Zambia: Valuable lessons for aspiring 'foreign investors'

Those aspiring to break into economies at the bottom of pyramid (e.g. Zambia) face the main challenge of how build a business model that would adequately 'sell to the poor', through the acquistion of resources at a cost below their potential and deploying these resources into capabilities that create higher than average benefits for constomer. Simply put the poor are poor and therefore you need to find ways of stimulating demand, and while at the same time navigating your way around the endless list of trouble spots e.g. corruption, undefined property rights and so forth.

The the winners of the Second Annual IFC/FT Essay Competition provide valuable insights on how such problems can be overcome by 'foreign investors' (or multi-national companies as they call them) building strategic alliances with local social entreprenuers.
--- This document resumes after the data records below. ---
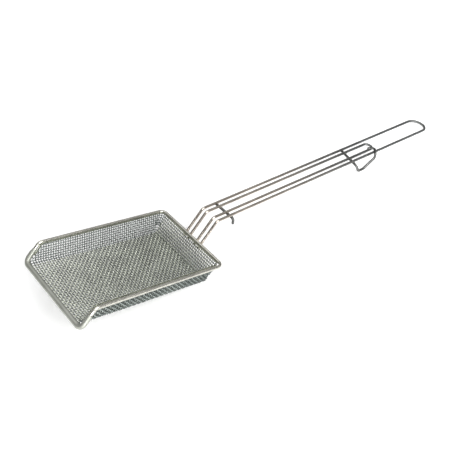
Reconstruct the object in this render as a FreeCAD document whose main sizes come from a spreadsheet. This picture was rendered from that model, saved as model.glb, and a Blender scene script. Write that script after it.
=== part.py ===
import FreeCAD, Part
import math
import os
import PartDesign
import Sketcher

# Fryer skimmer: a woven wire scoop in a bent rod frame, with a long handle of two wires and a side hook.
# Everything is drawn in the scoop's own frame: X to the right seen from the lip, Y from the lip towards
# the handle, Z up from the underside of the scoop's floor. The finished pieces are then tipped together
# into the pose in which the skimmer lies on a table.

Vector = FreeCAD.Vector
doc = FreeCAD.newDocument("fryer_skimmer")

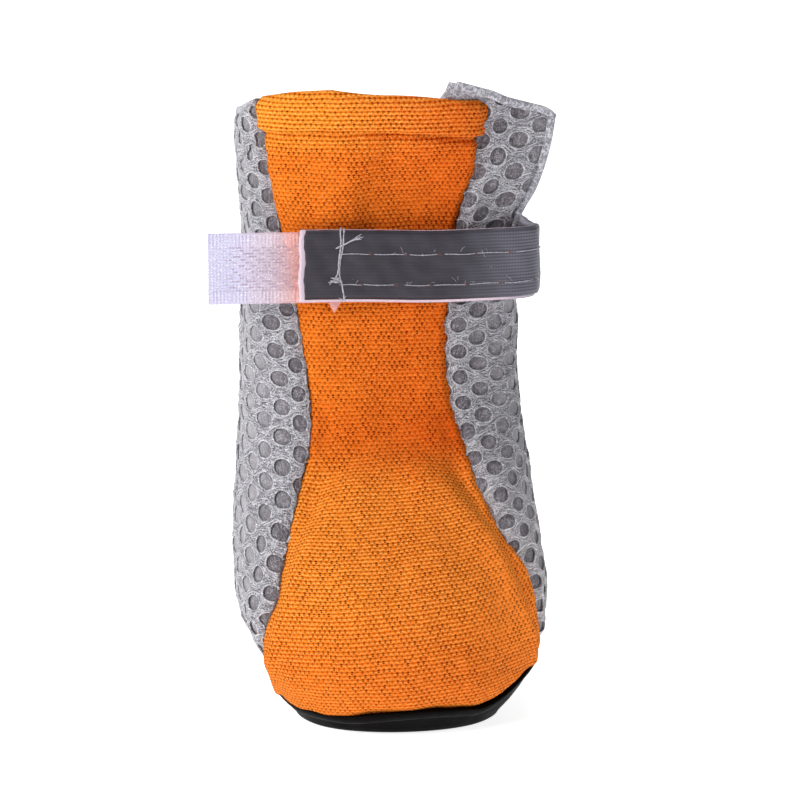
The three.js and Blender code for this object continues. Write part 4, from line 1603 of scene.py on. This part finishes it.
def make_insole():
    edge = ring_at(outline(SOLE_FLOOR, 2.6), INSOLE_BASE, spring)
    flare = ring_at(outline(SOLE_FLOOR, 2.62), INSOLE_BASE + 1.75, spring)
    rings = drawn_in(edge, insole_foot, 0.02, 0.6)
    rings += [edge, edge + (0, 0, 0.9), flare]
    rings += drawn_in(flare, insole_top, 0.97, 0.8, 0.5, 0.02)
    insole = rings_piece("insole_felt", rings)
    finish_piece(insole, LINING, "insole_felt", "insole")


make_front()
SIDES = [Side("left"), Side("right")]
for side in SIDES:
    make_mesh_back(side)
    make_mesh_face(side)
    make_yarns(side)
make_rims()
make_flap_hem()
make_front_lining()
make_strap()
make_hook_tape()
make_nib()
make_stitching()
make_sole()
make_insole()

# ---------------------------------------------------------------- studio
FLOOR_HALF = 2.0
FLOOR_RISE = 2.5
FLOOR_SWEEP = 1.0
FLOOR_GLOW = 0.86
WORLD_LIGHT = 0.045
AIM = Vector((0, 0, 0.045))
# Name, place, size, power and colour.
LIGHTS = (
    ("key", (-0.6, -0.45, 0.45), 0.35, 4.9, (1.0, 0.985, 0.95)),
    ("fill", (0.45, -0.65, 0.2), 0.4, 0.55, (1, 1, 1)),
    ("top", (-0.15, -0.1, 0.85), 0.6, 3.9, (1, 1, 1)),
)


def pick_far_edge(floor):
    """Selects the floor's far edge where it meets the ground."""
    for line in floor.data.edges:
        ends = [floor.data.vertices[i].co for i in line.vertices]
        line.select = all(abs(end.z) < 0.001 and end.y > FLOOR_HALF - 0.01 for end in ends)


def make_studio():
    """A pale floor that sweeps up behind the boot."""
    bpy.ops.object.select_all(action="DESELECT")
    bpy.ops.mesh.primitive_plane_add(size=2 * FLOOR_HALF)
    floor = named("studio_floor")
    pick_none(floor)
    pick_far_edge(floor)
    edit(floor)
    bpy.ops.mesh.extrude_edges_move(TRANSFORM_OT_translate={"value": (0, 0, FLOOR_RISE)})
    done()
    pick_far_edge(floor)
    edit(floor)
    bpy.ops.mesh.bevel(offset=FLOOR_SWEEP, segments=16, affect="EDGES")
    done()
    bpy.ops.object.shade_smooth()
    pale = Finish("pale_floor")
    speck = pale.noise(pale.place(), 0.05, 2.0)
    colour = pale.mix(speck, (0.93, 0.93, 0.935, 1.0), (0.95, 0.95, 0.955, 1.0))
    pale.set(Base_Color=colour, Roughness=0.9, Specular_IOR_Level=0.1,
             Emission_Color=(1.0, 1.0, 1.0, 1.0), Emission_Strength=FLOOR_GLOW)
    floor.data.materials.append(pale.material)


def aim_at(obj, place, direction):
    """Puts a light or the camera in its place, facing along a direction."""
    bpy.context.scene.collection.objects.link(obj)
    obj.location = place
    obj.rotation_mode = "QUATERNION"
    obj.rotation_quaternion = direction.to_track_quat("-Z", "Y")


def add_light(name, place, size, power, colour):
    light = bpy.data.lights.new(name, "AREA")
    light.shape = "DISK"
    light.size = size
    light.energy = power
    light.color = colour
    aim_at(bpy.data.objects.new(name, light), place, AIM - Vector(place))


CAMERA_AZIMUTH = -6.5
CAMERA_ELEVATION = 11.0
CAMERA_DISTANCE = 0.480
CAMERA_TARGET = (0.00225, 0.0, 0.043)
CAMERA_LENS = 151.05


def add_camera():
    turn = math.radians(CAMERA_AZIMUTH)
    rise = math.radians(CAMERA_ELEVATION)
    flat = math.cos(rise)
    back = Vector((math.sin(turn) * flat, -math.cos(turn) * flat, math.sin(rise)))
    camera = bpy.data.objects.new("camera", bpy.data.cameras.new("camera"))
    aim_at(camera, Vector(CAMERA_TARGET) + back * CAMERA_DISTANCE, -back)
    camera.data.lens = CAMERA_LENS
    camera.data.sensor_width = 36
    bpy.context.scene.camera = camera


make_studio()
for row in LIGHTS:
    add_light(*row)
world = bpy.data.worlds.new("studio")
bpy.context.scene.world = world
world.use_nodes = True
background = world.node_tree.nodes["Background"]
background.inputs["Color"].default_value = (1, 1, 1, 1)
background.inputs["Strength"].default_value = WORLD_LIGHT
add_camera()
bpy.context.scene.view_settings.view_transform = "Standard"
The paper presents the following example:

In the late 1990s Norway’s incumbent telecommunications company, Telenor, was facing saturation in its home market and needed a strategy of expansion that would open up new opportunities. It entered into a joint venture with the Grameen Bank in Bangladesh to provide mobile telephony to one of the world’s least developed countries. The Grameen Bank, founded in 1976 by Professor Muhammad Yunus, for which he was awarded the Nobel Peace Prize 2006, provided microfinance to millions of poor in most villages of Bangladesh, and had set up a number of other enterprises to create economic opportunities for the poor. What made Telenor eventually decide in favor of the joint venture in a country known for its political instability and corruption was the excellent reputation of the local partner in Bangladesh. The joint venture between Telenor and the Grameen Bank led to the formation of two separate organizations. Grameen Phone, the commercial company was operated by experienced Telenor managers and its strategic objective was to maximize financial returns. Grameen Telecom was set up as theadministrative interface to the existing Grameen Bank BOP model. Its strategic objective was quite different – to maximize the numbers of jobs created for the rural poor – and it had a very different organizational culture and management structure.
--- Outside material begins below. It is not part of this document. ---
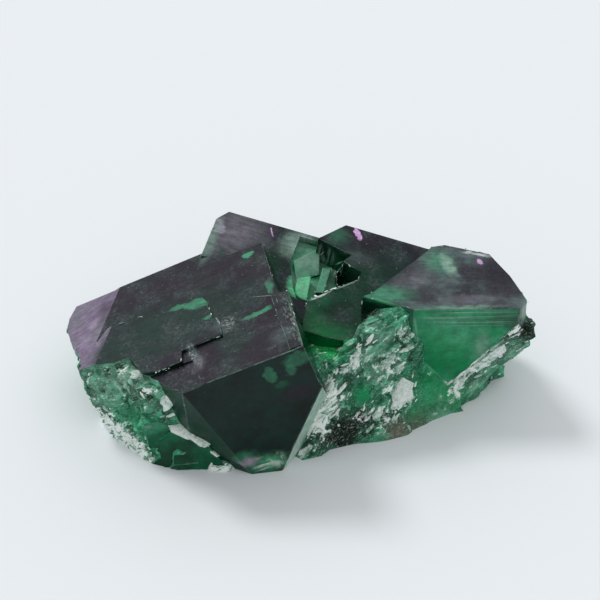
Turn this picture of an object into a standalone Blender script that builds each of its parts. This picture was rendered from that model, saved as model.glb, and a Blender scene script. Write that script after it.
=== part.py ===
"""Cluster of intergrown fluorite cubes on a broken base: one solid, 60 mm long, resting on a flat face.

Metres, +Z up. The origin is the middle of the footprint box, on the surface the cluster rests on. +X runs
along the cluster's length and the show side faces -Y.

Each crystal is drawn in its own axes, in millimetres: a to the right and b to the back in its top face, and
n out of that face. Growth steps are jogs in a crystal's outline or plates on its top. Cleavage breaks are flat
cutters, and the broken mass under the crystals has chipped sides.
"""

import math

import bmesh
import bpy
from mathutils import Matrix, Vector, noise

MM = 0.001  # every size below is in millimetres
NODE = "fluorite_cluster"
REACH = 60.0  # runs clear past the cluster, for cutters
CENTRE_SHIFT = (0.8, 1.1)  # moves the middle of the footprint box onto the origin

FLUORITE_GREEN = (0.011, 0.058, 0.043)  # linear red, green and blue
FLUORITE_GLOSS = 0.12  # roughness of its cube and cleavage faces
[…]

When it started out in 1997, Grameen Phone was one of four companies to receive a license to operate a mobile network in Bangladesh. It became profitable in 2000, and had more than two million subscribers in late 2004, and 6 million in February of 2006. Grameen Phone is now one of the largest private companies in Bangladesh and the second largest tax-payer reflecting significant profit levels. In 2006 it had a market share of over 60 percent in a country of 150 million people, which signifies the potential for further growth. By 2006, Grameen Telecom had created more than 250,000 jobs for micro-entrepreneurs, or better known as “Village Phone Ladies.” These are poor rural women who, despite being illiterate, quickly learned how to operate a mobile phone and to generate income from these phones. Grameen Telecom is financially self-sustainable and provides more than 10 percent of the revenues of Grameen Phone.
In achieving this spectacular growth, Telenor was able to access important capabilities and resources through collaboration with Grameen Bank. These included both tangible and intangible resources. An important tangible resource was the existing fiber optic network that had been built with funding from the Norwegian Agency for Development (NORAD) for the internal communication of Bangladesh’s national railway system. The fiber optic network was never used to anywhere near its full capacity. Consequently. Telenor and Grameen Bank were able to acquire jointly a key asset relatively cheaply, which significantly reduced their investment risk. The Grameen Bank’s social objectives to bring employment and other benefits of economic development to the rural areas of Bangladesh opened up funding avenues that would not have been available to a private company. In this way, the joint venture was able to leverage funding from organizations such as NORAD, the Asian Development Bank, the IFC and the Commonwealth Development Corporation. These agencies absorbed some of the market risk of the venture, in return for efforts aimed at social and economic development, thereby lowering Telenor’s cost of capital.
However, tangible resources were by no means the most important in allowing Telenor to overcome significant hurdles in doing business in an emerging market. In fact, factors such as public trust in the Grameen name, the high level of brand awareness and the impeccable reputation of Mr Yunus, founder of Grameen, which allowed the partnership to shun corruption -- were crucial intangible resources and key factors in the success of the initiative. First, to protect Telenor’s reputation it was imperative to find the right partner that could resist the corrupt practices prevalent in low-income countries. Second, the existing brand equity and high level of trust in the Grameen name were critical in obtaining a licence and also in the generally costly process of building the consumer market and in consolidating the new brand, Grameen Phone. Finally, Mr. Yunus’ prior success and experience in building the Grameen Bank and other Grameen initiatives, contributed important local knowledge, reduced uncertainty and search costs, and enabled agreement on economic and social objectives.